Getting started with Sampling Component

This page contains information to help you get started with Sampling in Semarchy xDI.

Overview

This Component allows to produce sample data based on an existing database scheme.

The main idea is to specify a sampling percentage on some tables and propagate the sampling on the other tables with the primary & foreign keys.

Below, an example:

sampling tool overview

In this example, T_CUSTOMER table has originally 100 records and is configured to keep at the end (on target schema) only 10% of those records.

In the same way, T_BEDROOM table has originally 20 records and is configured to keep only 20% of its records.

There is a foreign key on T_PHONE table related to T_CUSTOMER.CUS_ID primary key. So, T_PHONE will keep only the records related to the 10% of record kept on T_CUSTOMER tables…​

T_BREAKFAST_PRICE table is an isolated table (without links on other tables) and is not configured to have a sampling of its records. So, all the content of this table will be kept on target schema.

Metadata configuration

When installed, the Sampling Components adds new properties in databases Metadata, under the "Sampling" tab.

This allows to configure how the sample data will be produced.

The percentage of data to keep can be specified, alongside with optional filters.

sampling tool metadata overview

The SQL Order By property allows to apply a sort when reading the data to sample. As only a percentage of records will be kept, this property can be useful to order the data, because the extracted data are the first records returned.

Sampling data

When you have defined your sampling rules in your Metadata, you can use the dedicated Process Tool to sample corresponding data:

  1. Create a Process

  2. From the Process Paletten add the Sampling RDBMS Process Tool.
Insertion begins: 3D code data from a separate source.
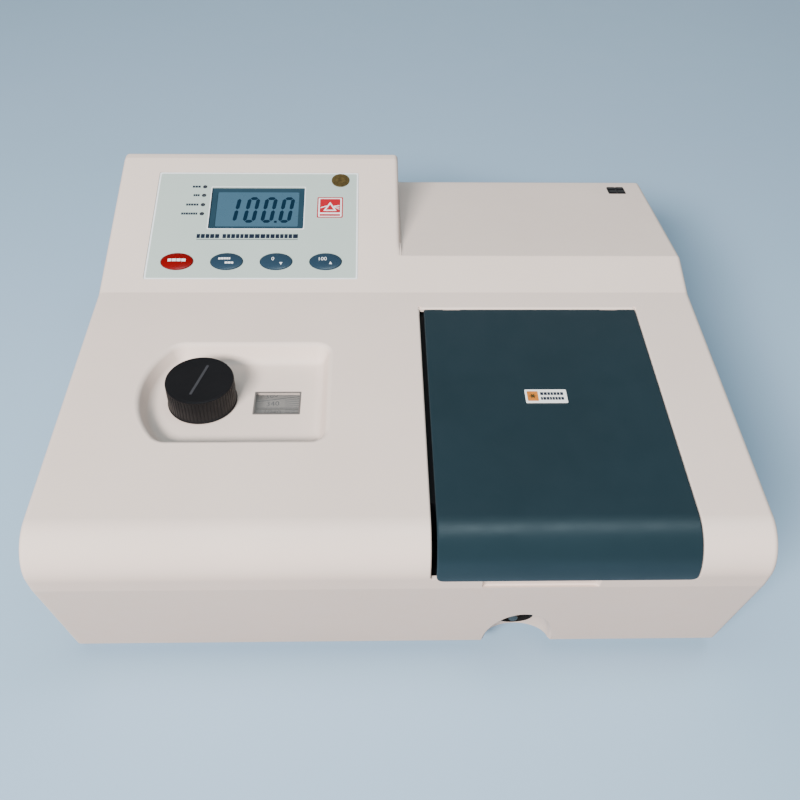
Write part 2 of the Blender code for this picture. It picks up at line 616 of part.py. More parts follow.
def make_drive():
    grip = [(0, KNOB_TOP), (19.4, KNOB_TOP), (20.2, KNOB_TOP - 0.8), (KNOB_R, 137.5)]
    grip += [(KNOB_R + 1.4, 136.4), (KNOB_R + 1.4, POCKET_FLOOR + 0.5), (0, POCKET_FLOOR + 0.5)]
    knob = turned("wavelength_knob", grip, (KNOB_X, KNOB_Y, 0), look=BLACK, sides=40)
    cut(knob, rod("knob_bore", (KNOB_X, KNOB_Y, 120), SHAFT_R + GAP, 28, sides=16))

    facing = math.radians(GRATING_TURN)
    shaft = rod("dial_shaft", (KNOB_X, KNOB_Y, 82), SHAFT_R, 65.7, look=STEEL, sides=16)
    pinion = gear_ring(PINION_TEETH, 0, PINION_TEETH, (KNOB_X, KNOB_Y), facing)
    join(shaft, outline("pinion", pinion, *GEAR_Z))
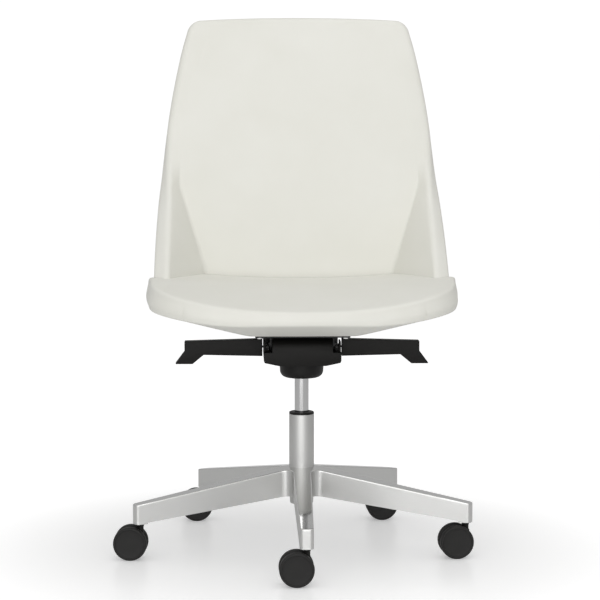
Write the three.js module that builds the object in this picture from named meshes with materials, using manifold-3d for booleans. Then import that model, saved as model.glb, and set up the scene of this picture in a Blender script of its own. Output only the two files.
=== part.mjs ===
// Swivel office chair: a padded bucket shell on a tilting mechanism, a gas column and a five-arm
// base on twin-wheel castors. Millimetres, +Z up, the floor at z = 0, the column on the Z axis and
// the sitter facing -Y.
import * as THREE from 'three';
import { mergeVertices } from 'three/addons/utils/BufferGeometryUtils.js';
import Module from 'manifold-3d';

// ---------------------------------------------------------------- driving dimensions
const clearance = 0.3; // between neighbouring pieces
const fineSides = 24; // round pieces over about 40 mm across
const plainSides = 16; // smaller round pieces
const smallSides = 12; // pins, screws and their bores

// castors
const wheelRadius = 33.25;
const wheelWidth = 16;
const wheelBevel = 3;
const wheelSides = 20;
const wheelWeb = 5; // over the axle's end
const housingWidth = 13;
const housingRadius = 25;
const neckDiameter = 15;
const neckRise = 3.5; // of the neck's top above the wheel
const trail = 19;
const trailTurns = [181.4, 184.9, 183, 183, 176.4]; // degrees, the way that each castor trails at rest
const axleDiameter = 6;
const stemDiameter = 11;
const stemLength = 30;
const stemCollarDiameter = 13;
const stemCollarHeight = 0.4;

// base
const armCount = 5;
const baseTurn = -90; // degrees, the direction of the first arm
const armReach = 350;
const stemInset = 13; // of the castor's stem from the arm's end
const armTipGap = 1; // over the castor's neck
const armTipHeight = 38;
const armRise = 39; // of the arm's underside from its tip to its root
const armRootHeight = 54;
const armTipWidth = 26;
const armRootWidth = 36;
const armEdgeBevel = 2.5;
const armWall = 4;
const armRootReach = 30;
const padLength = 25; // of the level pad under the arm's tip
const padStep = 1.5;
const hubRadius = 42;
const hubBevel = 6;

// column
const tubeDiameter = 50;
const tubeFootDiameter = 47;
const tubeWall = 1.8;
const tubeDrop = 19.5; // below the base's root
const tubeRise = 108; // above the base's root
const tubePlateRise = 7.5;
const tubePlateThickness = 3;
const bushDepth = 90;
const collarHeight = 4;
const cylinderDiameter = 28;
const cylinderWall = 1.8;
const cylinderInTube = 90;
const cylinderTipDiameter = 25.6;
const glandThickness = 13;
const valveDepth = 58; // of the valve's seat below the cylinder's top
const rodDiameter = 10;
const rodCollarWidth = 3;
const rodCollarHeight = 2;
const pistonInCylinder = 76;
const pistonThickness = 12;
const bearingDiameter = 28;
const bearingThickness = 3.7;
const bumpStopDiameter = 30;
const bumpStopHeight = 14;
const clipDiameter = 18;
const clipThickness = 2;
const clipGroove = 1;
const buttonDiameter = 8;
const buttonRise = 5.7;
const buttonLift = 6; // of its foot above the valve's seat

// seat's underside
const bellyZ = 440;
const bracketOverhang = 20; // of the underside's flat in front of the bracket
const bellySideOverhang = 13;
const bellyRearOverhang = 17;
const bellyRearRadius = 100;
const bellySideSlope = 0.28;
const bellyFrontSlope = 0.26;

// seat bracket
const bracketThickness = 4;
const bracketSideOverhang = 17; // past the mechanism's housing
const bracketEndOverhang = 13;
const earThickness = 3;
const flangeHeight = 35; // of the turned-down edge at the bracket's rear
const earRadius = 14;
const screwSideInset = 9;
const screwFrontInset = 16;
const screwRearInset = 18;
const screwDiameter = 6;
const screwHeadDiameter = 12;
const screwHeadHeight = 3.5;
const screwTipInset = 2; // of the screw's tip below the board's inner face

// mechanism
const deckDrop = 31.7; // of the housing's deck below the bracket
const housingDepth = 26;
const housingHalfWidth = 76.5;
const housingHalfDepth = 75;
const housingWall = 3;
const housingSkirt = 18; // height of the housing's upright side above its sloping underside
const housingFlareWidth = 7;
const housingFlareDrop = 3;
const cornerRound = 2;
const bossRadius = 22;
const blockDrop = 4.2;
const slotWidth = 17; // between the block and the housing's side
const blockNoseRadius = 20;
const blockSink = 5; // of the upright pieces into the deck
const tiltAxleInset = 30; // behind the housing's front
const tiltAxleDrop = 17.7;
const tiltAxleDiameter = 12;
const blockBehindAxle = 15;
const axleClipDiameter = 17;
const axleClipThickness = 1.5;
const springCoilRadius = 11;
const springWireDiameter = 4;
const springTurns = 7;
const springPitch = 5.4;
const cupTopDiameter = 89;
const cupFootDiameter = 87;
const cupHeight = 31.4;
const cupEdgeRadius = 14;
const cupSeatMargin = 2;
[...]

  3. Drag and drop the source schema (to sample) Metadata Link on SOURCE

  4. Drag and drop the target schema Metadata Link on TARGET

  5. Drag and drop a folder Metadata Link (a path for the log directory)

Below, an example:

sampling tool process

Then, set the parameters of the tool accordingly to your needs:

sampling tool properties

Sample project

The Sampling component is distributed with sample projects that contain various examples and files. Use these projects to better understand how the component works, and to get a head start on implementing it in your projects.

Refer to Install components in Semarchy xDI Designer to learn about importing sample projects.